# [Set task]
Take the material and output all of it exactly.

↓

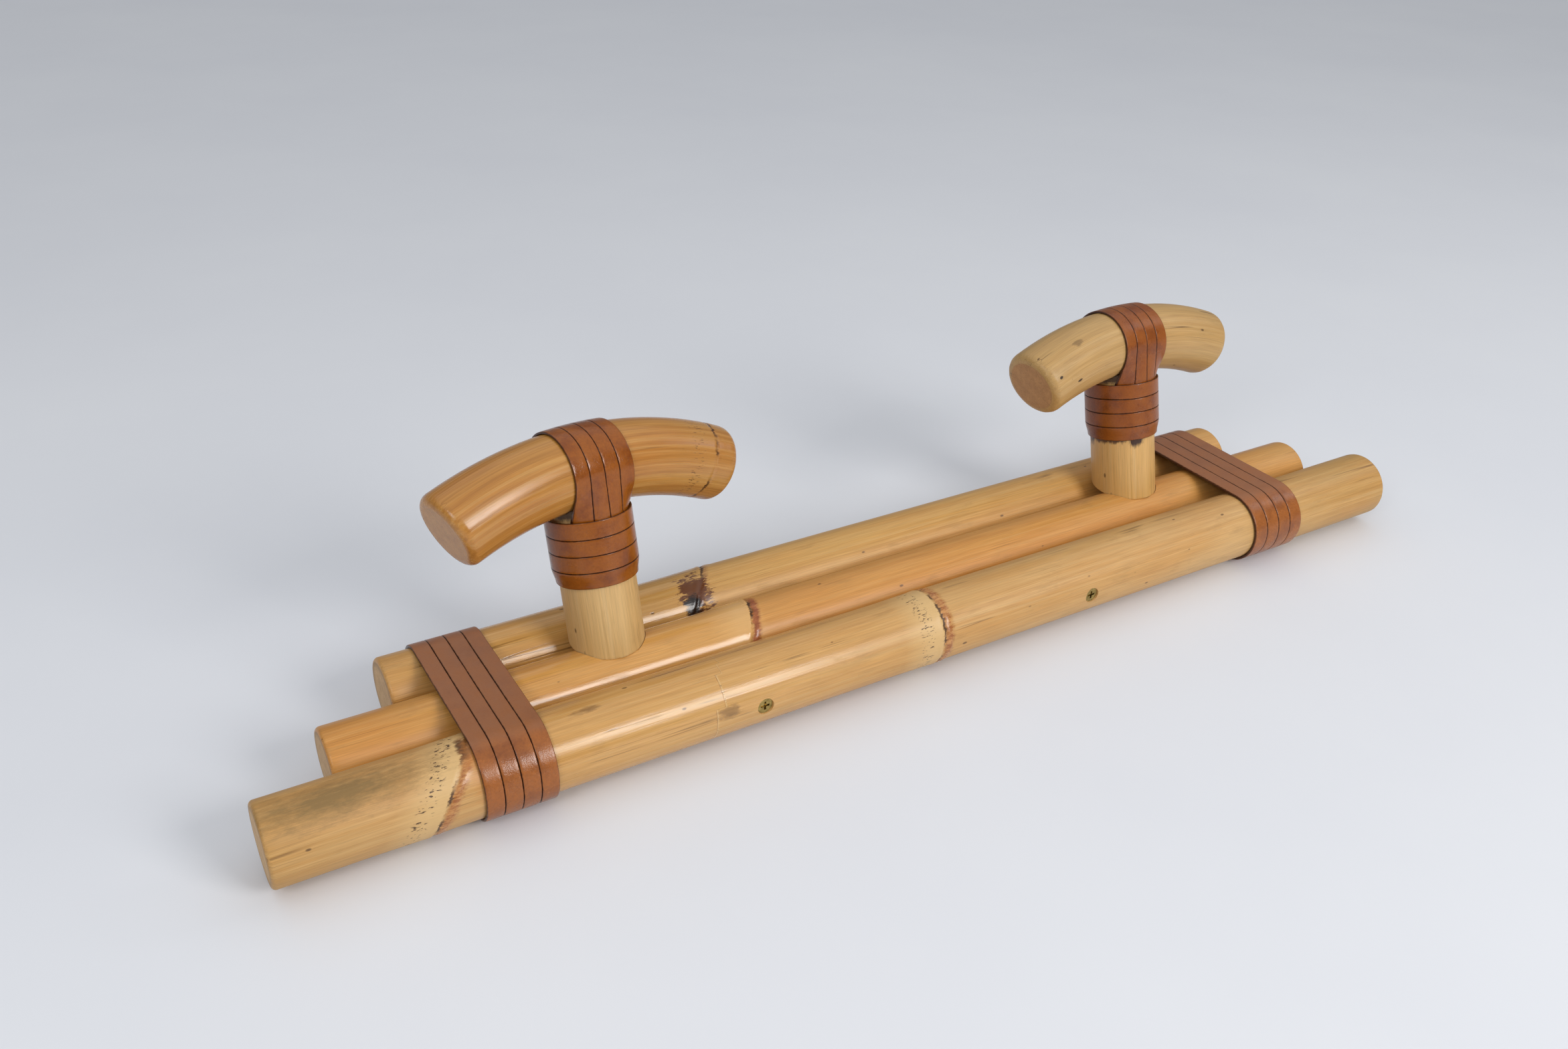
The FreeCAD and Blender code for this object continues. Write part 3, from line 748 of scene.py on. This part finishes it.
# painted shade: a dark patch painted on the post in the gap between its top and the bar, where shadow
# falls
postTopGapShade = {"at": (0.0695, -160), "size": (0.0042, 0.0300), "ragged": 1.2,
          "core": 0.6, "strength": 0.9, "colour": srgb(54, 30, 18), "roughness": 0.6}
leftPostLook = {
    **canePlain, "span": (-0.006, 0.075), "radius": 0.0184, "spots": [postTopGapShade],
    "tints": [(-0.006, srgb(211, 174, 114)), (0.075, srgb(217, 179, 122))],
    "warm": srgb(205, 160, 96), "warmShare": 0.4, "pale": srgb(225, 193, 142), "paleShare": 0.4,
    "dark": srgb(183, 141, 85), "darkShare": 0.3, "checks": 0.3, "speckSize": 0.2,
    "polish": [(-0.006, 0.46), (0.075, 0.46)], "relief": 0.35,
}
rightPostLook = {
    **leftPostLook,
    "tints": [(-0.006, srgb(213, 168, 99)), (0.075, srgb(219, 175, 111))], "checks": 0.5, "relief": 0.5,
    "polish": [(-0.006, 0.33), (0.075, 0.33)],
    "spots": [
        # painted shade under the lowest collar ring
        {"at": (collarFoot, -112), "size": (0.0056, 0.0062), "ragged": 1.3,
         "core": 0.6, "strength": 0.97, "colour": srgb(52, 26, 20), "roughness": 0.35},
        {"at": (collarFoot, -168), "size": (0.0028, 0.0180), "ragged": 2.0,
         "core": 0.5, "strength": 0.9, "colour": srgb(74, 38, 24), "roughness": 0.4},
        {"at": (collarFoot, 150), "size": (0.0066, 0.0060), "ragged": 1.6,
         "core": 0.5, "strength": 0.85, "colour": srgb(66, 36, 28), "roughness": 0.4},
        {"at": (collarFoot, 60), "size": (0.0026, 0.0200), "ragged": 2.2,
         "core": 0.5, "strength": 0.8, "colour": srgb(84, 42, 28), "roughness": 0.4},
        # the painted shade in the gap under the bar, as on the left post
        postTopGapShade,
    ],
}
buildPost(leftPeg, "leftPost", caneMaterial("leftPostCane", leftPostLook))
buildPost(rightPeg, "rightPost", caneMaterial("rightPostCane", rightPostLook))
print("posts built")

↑

# [Output below]
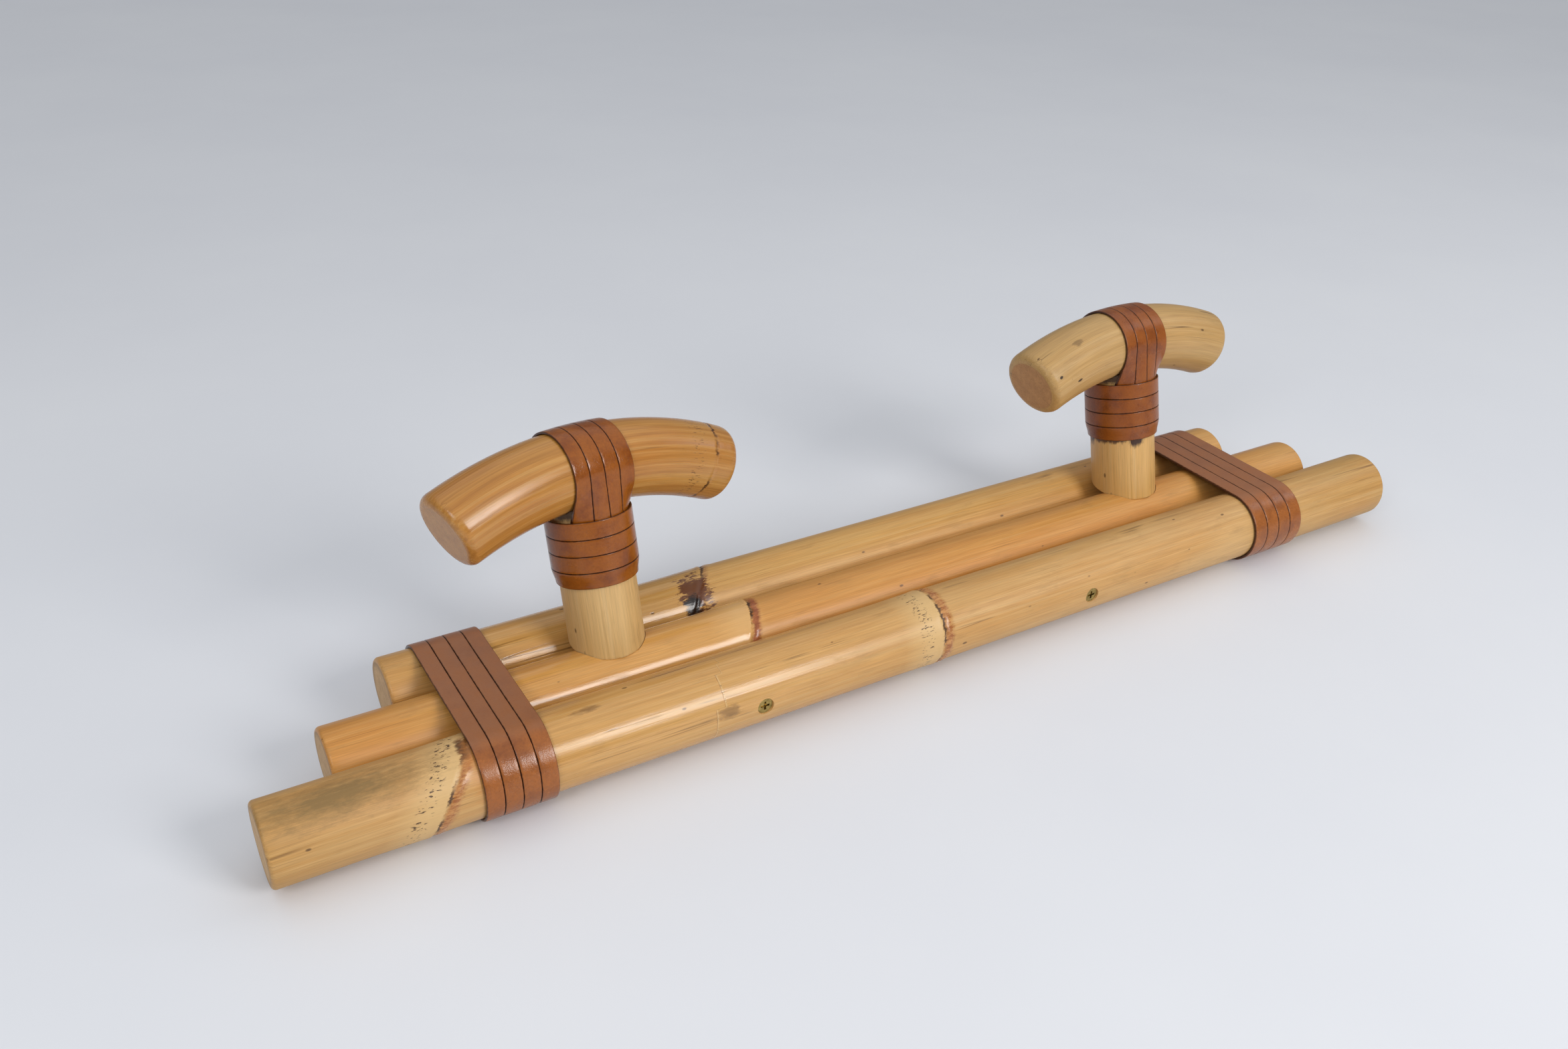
The FreeCAD and Blender code for this object continues. Write part 3, from line 748 of scene.py on. This part finishes it.
# painted shade: a dark patch painted on the post in the gap between its top and the bar, where shadow
# falls
postTopGapShade = {"at": (0.0695, -160), "size": (0.0042, 0.0300), "ragged": 1.2,
          "core": 0.6, "strength": 0.9, "colour": srgb(54, 30, 18), "roughness": 0.6}
leftPostLook = {
    **canePlain, "span": (-0.006, 0.075), "radius": 0.0184, "spots": [postTopGapShade],
    "tints": [(-0.006, srgb(211, 174, 114)), (0.075, srgb(217, 179, 122))],
    "warm": srgb(205, 160, 96), "warmShare": 0.4, "pale": srgb(225, 193, 142), "paleShare": 0.4,
    "dark": srgb(183, 141, 85), "darkShare": 0.3, "checks": 0.3, "speckSize": 0.2,
    "polish": [(-0.006, 0.46), (0.075, 0.46)], "relief": 0.35,
}
rightPostLook = {
    **leftPostLook,
    "tints": [(-0.006, srgb(213, 168, 99)), (0.075, srgb(219, 175, 111))], "checks": 0.5, "relief": 0.5,
    "polish": [(-0.006, 0.33), (0.075, 0.33)],
    "spots": [
        # painted shade under the lowest collar ring
        {"at": (collarFoot, -112), "size": (0.0056, 0.0062), "ragged": 1.3,
         "core": 0.6, "strength": 0.97, "colour": srgb(52, 26, 20), "roughness": 0.35},
        {"at": (collarFoot, -168), "size": (0.0028, 0.0180), "ragged": 2.0,
         "core": 0.5, "strength": 0.9, "colour": srgb(74, 38, 24), "roughness": 0.4},
        {"at": (collarFoot, 150), "size": (0.0066, 0.0060), "ragged": 1.6,
         "core": 0.5, "strength": 0.85, "colour": srgb(66, 36, 28), "roughness": 0.4},
        {"at": (collarFoot, 60), "size": (0.0026, 0.0200), "ragged": 2.2,
         "core": 0.5, "strength": 0.8, "colour": srgb(84, 42, 28), "roughness": 0.4},
        # the painted shade in the gap under the bar, as on the left post
        postTopGapShade,
    ],
}
buildPost(leftPeg, "leftPost", caneMaterial("leftPostCane", leftPostLook))
buildPost(rightPeg, "rightPost", caneMaterial("rightPostCane", rightPostLook))
print("posts built")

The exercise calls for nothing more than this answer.